A specialized descendant of Homo erectus
Over a decade after the first H. floresiensis fossils were found in Liang Bua cave, Kaifu and his team unearthed a third set of bones in the So’a Basin, another location on the island of Flores — a handful of teeth much smaller than those of H. erectus, but not entirely dissimilar. Even more surprisingly, they were smaller than the teeth found at the original Liang Bua site. However, by themselves, teeth aren’t enough to determine the size of a hominid or their appearance. For that, scientists needed bones. Recently, the team found key evidence: a piece of an arm bone.
Through geomagnetic and isotopic analysis of surrounding rock layers, Kaifu and his team determined the new fossils were about 700,000 years old. After making casts of the samples, Kaifu and his team examined the proportions and dimensions of the arm fragment to determine the individual’s age and stature: a healthy, full-grown adult even shorter than LB1. Additionally, the arm bone was more structurally similar to that of other members of genus Homo, ruling out the possibility that the Flores hobbits were of the genus Australopithacus. As for the teeth, researchers compared the shape of the So’a teeth with known samples: H. floresiensis teeth from Liang Bua, H. erectus teeth from Java’s Sangiran site, and H. habilis teeth from Africa. They found that the So’a molars were very similar in shape to the Sangiran teeth, but comparable in size to the Liang Bua teeth. These similarities support the hypothesis that H. floresiensis is a direct evolutionary descendant of H. erectus, with the individuals at So’a Basin representing an earlier form of the species.
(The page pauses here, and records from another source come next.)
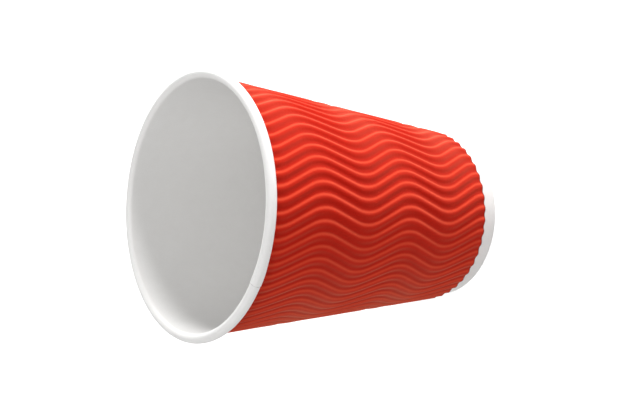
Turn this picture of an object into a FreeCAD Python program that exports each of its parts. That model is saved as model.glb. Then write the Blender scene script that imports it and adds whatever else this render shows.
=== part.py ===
"""Ripple-walled paper cup, 12 oz size: a tapered board cup with a corrugated paper sleeve glued round it.

Units are millimetres. The cup stands on z = 0 with its mouth at +Z, and its axis is the Z axis.
It is three pieces of paper: the wall, one sheet lapped at its side, hemmed at the foot and rolled at
the rim; the base, a stamped disc whose skirt is held in the hem; and the ripple sleeve, one
corrugated sheet. Round forms are rings of flat facets, so the model stays light.
"""
import FreeCAD, Part
import math
import os

import Sketcher

doc = FreeCAD.newDocument("ripple_cup")
Vector = FreeCAD.Vector
UP = Vector(0, 0, 1)

SIZES = {
    # overall form; the foot's radius is measured at the top of its bevel
    "rim_radius": 45.0,
    "cup_height": 110.0,
    "foot_radius": 29.75,
    # the wall's board, its rolled rim and the hem at its foot
    "wall_sheet": 0.35,
    "curl_radius": 1.675,
    "curl_turn": 315.0,
    "foot_bevel": 0.25,
    "hem_height": 7.5,
    # the side seam, where the board laps itself inside the cup
    "seam_angle": -122.0,
    "lap_sides": 2.0,
    "lap_sheet": 0.25,
    "lap_end_gap": 0.3,
    # the base disc and its skirt
    "base_sheet": 0.35,
    "base_fit": 0.05,
    "base_level": 9.0,
    "base_bevel": 0.4,
    # the corrugated sleeve: its sheet, its ends and its ripples
    "sleeve_sheet": 0.25,
    "sleeve_bottom": 6.7,
    "sleeve_curl_gap": 0.4,
    "sleeve_seam_gap": 0.3,
    "glue_line": 0.2,
    "ripple_depth": 0.55,
    "ripple_pitch": 4.12,
    "ripple_start": 1.75,
    # the zigzag that the ripples follow up the cup, and where round the cup the sheet's middle lies
    "swing_length": 39.7,
    "swing_width": 5.8,
    "swing_peak": 30.0,
    "sleeve_middle_angle": -108.0,
    # how finely round forms are faceted
    "ring_sides": 64.0,
    "curl_step": 30.0,
}

sheet = doc.addObject("Spreadsheet::Sheet", "Sizes")
for row, (alias, value) in enumerate(SIZES.items(), start=1):
    sheet.set("A%d" % row, alias.replace("_", " "))
    sheet.set("B%d" % row, str(value))
    sheet.setAlias("B%d" % row, alias)
doc.recompute()


def size(alias):
    """A size as the sheet holds it."""
    return float(sheet.get(alias))


def bind(obj, prop, expression):
    """Ties a property to the sheet: a name in braces is one of its cells."""
    obj.setExpression(prop, expression.replace("{", "Sizes.").replace("}", ""))


def feature(name, shape):
    """A feature that holds a worked-out shape."""
    obj = doc.addObject("Part::Feature", name)
    obj.Shape = shape
    return obj


def combine(kind, name, base, tool):
    """A boolean of two objects: Part::Cut, Part::Common or Part::Fuse."""
    obj = doc.addObject(kind, name)
    obj.Base, obj.Tool = base, tool
    return obj


def turned(degrees):
    """A placement turned about the cup's axis."""
    return FreeCAD.Placement(Vector(), FreeCAD.Rotation(UP, degrees))


# Cup wall: one sheet of board, drawn in section with its true arcs, then swept round a many-sided ring.


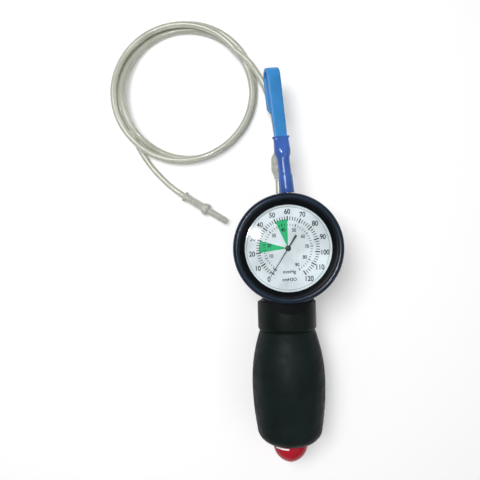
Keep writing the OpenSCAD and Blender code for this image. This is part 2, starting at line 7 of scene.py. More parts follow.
import bmesh
import bpy
from mathutils import Matrix, Vector
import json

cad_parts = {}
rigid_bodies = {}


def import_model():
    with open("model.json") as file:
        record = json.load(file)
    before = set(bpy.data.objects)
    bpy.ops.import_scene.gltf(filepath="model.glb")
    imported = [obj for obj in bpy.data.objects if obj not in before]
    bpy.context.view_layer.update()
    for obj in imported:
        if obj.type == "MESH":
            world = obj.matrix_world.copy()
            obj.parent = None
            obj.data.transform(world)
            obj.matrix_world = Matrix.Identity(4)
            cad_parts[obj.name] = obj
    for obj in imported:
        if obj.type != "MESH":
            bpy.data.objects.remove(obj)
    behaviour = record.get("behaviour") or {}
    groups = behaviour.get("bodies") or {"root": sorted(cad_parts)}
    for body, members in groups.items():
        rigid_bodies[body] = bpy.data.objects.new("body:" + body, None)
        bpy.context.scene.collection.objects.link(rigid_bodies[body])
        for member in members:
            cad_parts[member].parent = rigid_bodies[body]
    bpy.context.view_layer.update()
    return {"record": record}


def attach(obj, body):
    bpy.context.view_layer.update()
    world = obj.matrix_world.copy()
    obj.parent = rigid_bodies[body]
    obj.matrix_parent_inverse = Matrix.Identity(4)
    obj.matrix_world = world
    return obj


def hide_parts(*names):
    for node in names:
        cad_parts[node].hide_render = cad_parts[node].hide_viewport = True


MM = 0.001
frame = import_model()

# Reference places in millimetres, from the CAD frame
GAUGE_Y = 10.75
GRIP_Z = 22.45
LEAN = math.radians(5)
TURN = math.radians(8)
STEM = Vector((1.5, GAUGE_Y + 33, 31))
DIAL_Z = 42.6
LENS_Z = 44.0
LENS_R = 29.6
LENS_T = 1.2
DOME_R = 25
DOME_RISE = 0.6
# The lens stands this much clear of the dial ring below it
LENS_GAP = 0.02


GRIP = Matrix.Translation((0, GAUGE_Y, GRIP_Z)) @ Matrix.Rotation(math.radians(90), 4, "X")
GAUGE = Matrix.Translation((0, GAUGE_Y, 0))
PORT = Matrix.Translation((-2, GAUGE_Y, 12)) @ Matrix.Rotation(math.radians(-90), 4, "X")
PLUG = (Matrix.Translation((-64, 46.5, 4)) @ Matrix.Rotation(math.radians(-32.5), 4, "Z")
        @ Matrix.Rotation(math.radians(90), 4, "Y"))
HANGER = (Matrix.Translation(STEM) @ Matrix.Rotation(LEAN, 4, "Z")
          @ Matrix.Rotation(math.radians(-90), 4, "X") @ Matrix.Translation((0, 0, -33)))
HOOK = HANGER @ Matrix.Rotation(TURN, 4, "Z")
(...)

Although the So’a molars still lack several of the specific features associated with the Liang Bua Cave individuals, the So’a fossils are far older than those from Liang Bua (700,000 years old versus 80,000 years old). Therefore, it is possible that the distinguishing dental characteristics seen in LB1 and LB6 evolved later in the species’ history. This new finding dramatically changes the timeline of H. erectus migration and H. floresiensis evolution: in order for H. erectus to have had enough time to evolve into a new species half as tall, the initial migration to Flores must have taken place around 1 to 1.2 million years ago. Flores’s hobbits are therefore a much longer-lived species than previously thought, which sparks even more questions about the Flores hobbits — where they lived, and how their species managed to survive for so long. While there isn’t enough data to answer these questions yet, Kaifu and his team’s discovery brings hope to some researchers. Perhaps one day, paleoanthropologists will find more answers in new bones.